Surely the campness isn't a pulling ploy. "He lets you talk, listens avidly and injects gentle humour into the proceedings," one recipient of his affections said. Another young woman, who was out with Walliams and her boyfriend, claimed to have caught him pinching the said boyfriend's bottom, whispering to her, "I can't believe you're with him - he's much more interested in me."

This pick-and-mix approach to modern sexuality was a product of the suburbs, not bohemia. Walliams was born David Williams - he had to change his surname for Equity purposes - in August 1971 in Banstead, Surrey, into comfortable circumstances. His father was a London Transport engineer, his mother a laboratory technician, and he went to the fee-paying Reigate Grammar School. To posh people he is not posh, he has said. "But we went on holiday abroad and had a Vauxhall Cavalier. I didn't realise that people were poor."

Unlike the usual comic template of a miserable childhood kicking against the grown-up world, Walliams was happy. "I wasn't rebellious when I was younger," he has said. "I'd spend Saturday nights with my friend Robin Nashford watching Brideshead Revisited on video."

He first met Lucas at the National Youth Theatre. Lucas was doing impressions of Jimmy Savile, Walliams of Frankie Howerd, and a mutual friend brought them together. Walliams went on to take English, history and business studies at A- level and was accepted on to the prestigious University of Bristol drama course.

Bristol was clearly a hugely formative influence. Unlike the trendier department at Manchester University, which spawned the likes of Steve Coogan, Bristol deals more in the intellectual aspects of drama, rather than training actors per se. "It was all about painting yourself purple or running around naked on stage," remembers one contemporary, the comedian Dominik Diamond - the kinds of activity that are currently serving Walliams well on his nationwide tour.

Another contemporary, the comedy producer Myfanwy Moore, recalls, "We spent a lot of time scrutinising popular culture which gave us all very high standards, particularly with our own work." (Stand-up comedian Marcus Brigstocke and Simon Pegg, director of Shaun of the Dead, were also there at the same time).

Most importantly for Walliams, though, Bristol reacquainted him with Lucas. The pair bonded over a Roy "Chubby" Brown video, then began writing scripts together.

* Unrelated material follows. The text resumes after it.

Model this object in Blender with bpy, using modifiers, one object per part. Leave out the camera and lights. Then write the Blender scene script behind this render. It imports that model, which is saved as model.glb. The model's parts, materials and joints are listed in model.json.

Diamond, who had toured as a stand-up with Frank Skinner before going to Bristol, set up a weekly comedy club called David Icke and the Orphans of Jesus, where Lucas and Walliams' double act received its first airing, and in 1995 they teamed up to take their Sir Bernard Chumley and Friends show to the Edinburgh Festival, returning for the next two years. Among Walliams' roles were Eric Estrada, a porn star from Bristol, and Tony Rogers, a sexist assistant stage manager in brown nylon slacks. The show was singled out by one critic for its "relentless scabrosity", a description which could apply to the vast majority of their work together.

A sell-out UK tour followed, containing early versions of some of the grotesques who would later surface in Little Britain - which, like so many TV comedy hits, began life on Radio 4. When it transferred to BBC3, and later to BBC2 and finally BBC1, it rapidly implanted itself in the national consciousness, and Baftas and Golden Globes followed, and even an Emmy nomination.

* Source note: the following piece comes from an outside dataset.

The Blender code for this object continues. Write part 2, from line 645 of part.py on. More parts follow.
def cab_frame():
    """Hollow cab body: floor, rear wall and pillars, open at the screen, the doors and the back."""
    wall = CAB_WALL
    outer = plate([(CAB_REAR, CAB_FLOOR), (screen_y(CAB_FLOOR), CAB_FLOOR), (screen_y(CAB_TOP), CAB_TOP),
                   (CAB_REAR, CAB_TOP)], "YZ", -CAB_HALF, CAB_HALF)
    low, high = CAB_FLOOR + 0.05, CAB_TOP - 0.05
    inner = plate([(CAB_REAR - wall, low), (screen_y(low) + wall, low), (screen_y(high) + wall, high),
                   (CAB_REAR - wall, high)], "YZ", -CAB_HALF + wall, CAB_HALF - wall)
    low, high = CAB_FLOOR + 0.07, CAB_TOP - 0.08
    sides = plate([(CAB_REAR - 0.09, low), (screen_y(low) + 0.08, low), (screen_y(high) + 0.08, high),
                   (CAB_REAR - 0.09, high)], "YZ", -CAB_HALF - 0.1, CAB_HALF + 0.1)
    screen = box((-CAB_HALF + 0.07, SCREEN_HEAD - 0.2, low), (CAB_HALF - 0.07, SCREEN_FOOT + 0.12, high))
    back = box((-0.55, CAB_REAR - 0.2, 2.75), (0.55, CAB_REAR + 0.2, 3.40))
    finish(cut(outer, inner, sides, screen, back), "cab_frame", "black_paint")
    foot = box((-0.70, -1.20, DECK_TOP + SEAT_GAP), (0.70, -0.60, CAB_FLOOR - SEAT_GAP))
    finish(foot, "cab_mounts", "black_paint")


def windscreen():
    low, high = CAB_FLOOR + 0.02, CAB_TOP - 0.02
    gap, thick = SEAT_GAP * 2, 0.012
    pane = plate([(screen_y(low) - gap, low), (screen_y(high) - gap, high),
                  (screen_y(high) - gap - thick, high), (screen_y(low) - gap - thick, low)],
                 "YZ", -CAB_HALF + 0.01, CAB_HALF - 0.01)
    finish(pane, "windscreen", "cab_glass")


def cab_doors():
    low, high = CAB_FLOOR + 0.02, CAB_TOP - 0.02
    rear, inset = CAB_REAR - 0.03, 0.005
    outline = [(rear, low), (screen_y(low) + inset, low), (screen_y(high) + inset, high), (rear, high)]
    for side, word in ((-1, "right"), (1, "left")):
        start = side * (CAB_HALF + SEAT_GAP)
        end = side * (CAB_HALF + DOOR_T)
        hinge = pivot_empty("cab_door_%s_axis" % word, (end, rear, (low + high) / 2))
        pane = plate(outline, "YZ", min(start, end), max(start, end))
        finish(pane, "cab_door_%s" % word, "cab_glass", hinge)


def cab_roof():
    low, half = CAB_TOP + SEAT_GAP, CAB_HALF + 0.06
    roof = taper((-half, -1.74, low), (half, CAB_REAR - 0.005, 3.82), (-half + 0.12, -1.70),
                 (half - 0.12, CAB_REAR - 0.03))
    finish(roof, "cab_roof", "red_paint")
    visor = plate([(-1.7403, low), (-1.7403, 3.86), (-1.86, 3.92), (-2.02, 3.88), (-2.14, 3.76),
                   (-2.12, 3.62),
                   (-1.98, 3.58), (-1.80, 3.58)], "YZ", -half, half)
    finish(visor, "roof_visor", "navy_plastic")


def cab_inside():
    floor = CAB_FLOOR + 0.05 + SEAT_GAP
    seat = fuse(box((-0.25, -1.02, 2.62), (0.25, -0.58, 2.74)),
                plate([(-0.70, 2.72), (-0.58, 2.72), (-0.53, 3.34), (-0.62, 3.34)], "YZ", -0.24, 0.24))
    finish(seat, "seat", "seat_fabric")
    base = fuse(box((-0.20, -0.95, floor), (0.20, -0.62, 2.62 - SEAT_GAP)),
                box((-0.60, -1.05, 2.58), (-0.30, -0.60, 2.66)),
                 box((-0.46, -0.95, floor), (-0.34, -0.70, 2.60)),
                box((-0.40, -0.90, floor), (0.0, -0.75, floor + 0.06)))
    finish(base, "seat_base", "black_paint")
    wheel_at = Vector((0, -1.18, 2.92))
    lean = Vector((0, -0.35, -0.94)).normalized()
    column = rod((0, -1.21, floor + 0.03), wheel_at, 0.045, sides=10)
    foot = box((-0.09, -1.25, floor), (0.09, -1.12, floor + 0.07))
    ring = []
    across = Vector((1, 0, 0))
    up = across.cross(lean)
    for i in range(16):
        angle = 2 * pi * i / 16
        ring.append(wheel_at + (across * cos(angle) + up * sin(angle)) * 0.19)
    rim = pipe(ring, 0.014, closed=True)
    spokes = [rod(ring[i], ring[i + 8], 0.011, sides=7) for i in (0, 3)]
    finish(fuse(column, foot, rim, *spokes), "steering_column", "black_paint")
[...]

Walliams has also cultivated a handy sideline in serious drama. In Coming Soon on Channel 4, a satire on the subsidised theatre and Arts Council administrators, he played a politically correct sleazebag ("If a group of women say they're lesbians, who am I to argue?"). And in the dotcom start-up drama Attachments, he played a brilliant but emotionally constipated techie.

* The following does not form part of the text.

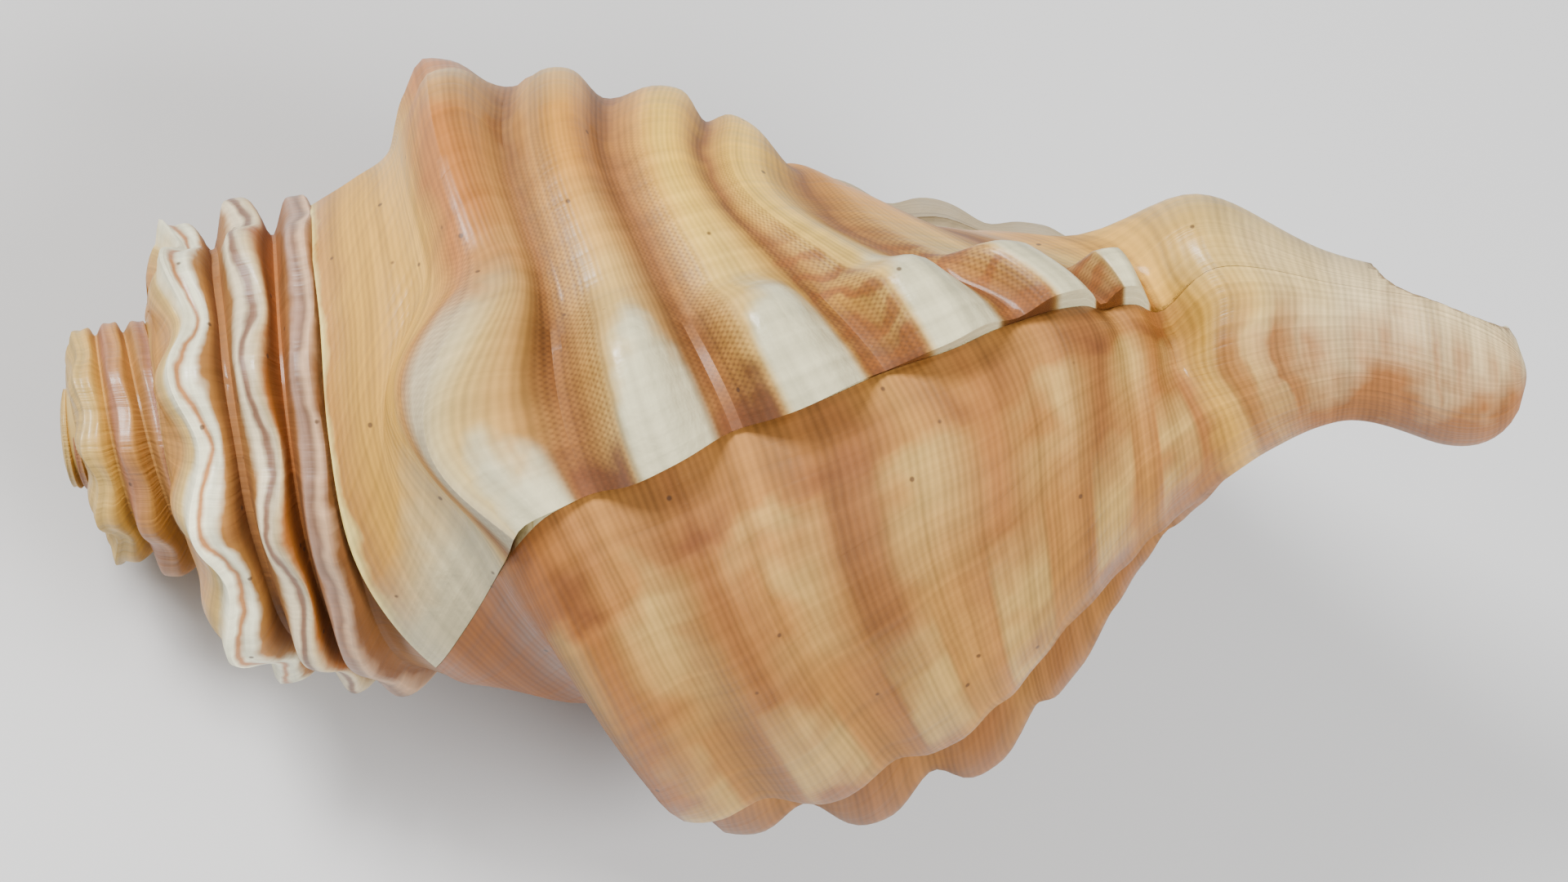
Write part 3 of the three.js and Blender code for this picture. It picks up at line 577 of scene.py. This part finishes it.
# Crests are 1 on the even columns and 0 in the grooves. The fingers' white lies a little aside of
# them, toward the canal.
ASIDE = 0.22
crest = add("ShaderNodeMath", {0: column, 1: math.pi}, operation="MULTIPLY")
crest = add("ShaderNodeMath", {0: crest}, operation="COSINE")
crest = add("ShaderNodeMapRange", {0: crest, 1: -1.0, 2: 1.0})
aside = add("ShaderNodeMath", {0: column, 1: ASIDE}, operation="SUBTRACT")
aside = add("ShaderNodeMath", {0: aside, 1: math.pi}, operation="MULTIPLY")
aside = add("ShaderNodeMath", {0: aside}, operation="COSINE")
aside = add("ShaderNodeMapRange", {0: aside, 1: -1.0, 2: 1.0})

# The last whorl up to the rib, from the seam to the canal.
CANAL_BANDS = [(0.775, GOLD), (0.805, BUFF), (0.85, PALE_SAND), (1.0, PALE_SAND)]
before_rib = add("ShaderNodeValToRGB", {0: band}, stops=[
    (0.0, STRAW), (0.012, OCHRE), (0.04, MUSTARD), (0.12, GOLD), (0.165, COPPER), (0.2, COPPER),
    (0.235, TAWNY), (0.25, BROWN), (0.27, OCHRE), (0.3, HONEY), (0.335, BROWN), (0.35, DARK_BROWN),
    (0.38, HONEY), (0.4, YELLOW), (0.45, DARK_BROWN), (0.5, YELLOW), (0.55, DARK_BROWN),
    (0.6, ORANGE), (0.65, UMBER), (0.7, HONEY),
] + CANAL_BANDS)

# The last whorl after the rib.
after_rib = add("ShaderNodeValToRGB", {0: band}, stops=[
    (0.0, CHESTNUT), (0.1, CHESTNUT), (0.17, CHESTNUT), (0.205, BROWN), (0.25, TAWNY),
    (0.3, DARK_BROWN), (0.345, TAWNY), (0.385, BROWN), (0.41, DARK_BROWN), (0.445, TAN),
    (0.5, BROWN), (0.55, TAWNY), (0.6, DARK_BROWN), (0.65, TAWNY), (0.7, BROWN), (0.745, BROWN),
] + CANAL_BANDS)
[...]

In the forthcoming Stoned, the Brian Jones biopic, he plays the Rolling Stones' accountant, and in Cock and Bull, the adaptation of Tristram Shandy which stars Steve Coogan, Walliams plays the curate who christens the baby Tristram. And although he and Lucas have resisted the idea of allowing Little Britain to be used in adverts, he is an enthusiastic voice-over artist for radio ads. He has also, whisper it, written scripts for Ant and Dec.

Which is some kind of measure of success. Some time in the mid-1990s, Walliams spotted Noel Gallagher getting into a taxi in Camden Town, London. He made a bowing gesture and was rewarded with a royal wave.

Ten years on, and Walliams is the proud owner of Supernova Heights, the St John's Wood house vacated by Gallagher in 1999. And whom did he have to outbid for it? Gallagher himself, who had been attempting to buy it back. The supernova that is Little Britain, meanwhile, is coming soon to a theatre near you.

A Life in Brief

BORN 20 August 1971 in Banstead, Surrey.

EDUCATION Reigate Grammar School, University of Bristol drama department.

CAREER Began performing with Matt Lucas in 1992. Little Britain began on TV in 2003, with a second series a year later. There will be a third series, the pair say, then no more.

HE SAYS "When I'm 70 I'd like to have a sex change and live the last 10 years of my life, hopefully, as a lady."

THEY SAY "You should have seen photos of me and Walliams in Venice. We look like Kenneth Halliwell and Joe Orton visiting Morocco" - comedian Rob Brydon, after they had filmed the TV comedy drama Cruise of the Gods, set in the Mediterranean.